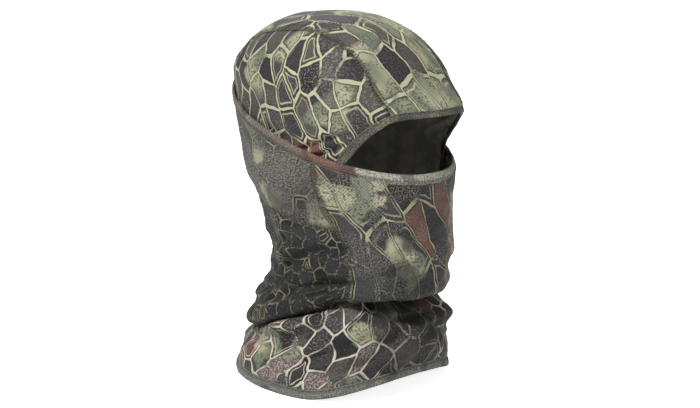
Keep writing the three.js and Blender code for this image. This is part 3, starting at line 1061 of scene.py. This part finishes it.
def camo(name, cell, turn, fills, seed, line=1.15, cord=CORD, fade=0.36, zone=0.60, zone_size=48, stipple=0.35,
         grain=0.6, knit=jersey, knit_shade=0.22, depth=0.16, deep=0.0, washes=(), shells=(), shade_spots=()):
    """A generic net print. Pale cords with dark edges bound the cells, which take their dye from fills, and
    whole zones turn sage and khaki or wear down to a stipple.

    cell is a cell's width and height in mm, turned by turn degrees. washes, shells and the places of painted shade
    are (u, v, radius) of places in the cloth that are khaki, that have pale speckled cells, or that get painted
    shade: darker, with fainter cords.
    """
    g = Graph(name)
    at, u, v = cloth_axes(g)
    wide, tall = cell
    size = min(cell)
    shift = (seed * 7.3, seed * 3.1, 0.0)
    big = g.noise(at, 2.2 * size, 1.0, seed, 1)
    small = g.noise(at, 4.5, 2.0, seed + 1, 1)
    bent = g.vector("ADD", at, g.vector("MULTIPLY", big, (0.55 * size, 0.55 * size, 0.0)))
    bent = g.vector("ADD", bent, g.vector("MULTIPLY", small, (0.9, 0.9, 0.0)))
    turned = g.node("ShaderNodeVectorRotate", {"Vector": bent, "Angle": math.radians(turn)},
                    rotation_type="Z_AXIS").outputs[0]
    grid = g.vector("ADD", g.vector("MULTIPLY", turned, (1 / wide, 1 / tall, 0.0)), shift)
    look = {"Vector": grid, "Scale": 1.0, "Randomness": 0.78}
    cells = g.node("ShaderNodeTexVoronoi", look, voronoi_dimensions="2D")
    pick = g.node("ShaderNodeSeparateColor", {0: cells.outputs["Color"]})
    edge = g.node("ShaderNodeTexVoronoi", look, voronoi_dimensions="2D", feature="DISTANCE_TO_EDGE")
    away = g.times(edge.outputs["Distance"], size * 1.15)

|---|

Give back the listing exactly, please, from its first line to the line containing "whole zones turn", inclusive, and nothing past that line.

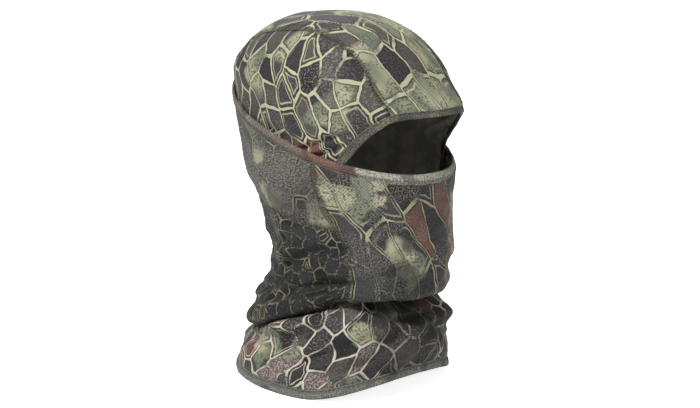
Keep writing the three.js and Blender code for this image. This is part 3, starting at line 1061 of scene.py. This part finishes it.
def camo(name, cell, turn, fills, seed, line=1.15, cord=CORD, fade=0.36, zone=0.60, zone_size=48, stipple=0.35,
         grain=0.6, knit=jersey, knit_shade=0.22, depth=0.16, deep=0.0, washes=(), shells=(), shade_spots=()):
    """A generic net print. Pale cords with dark edges bound the cells, which take their dye from fills, and
    whole zones turn sage and khaki or wear down to a stipple.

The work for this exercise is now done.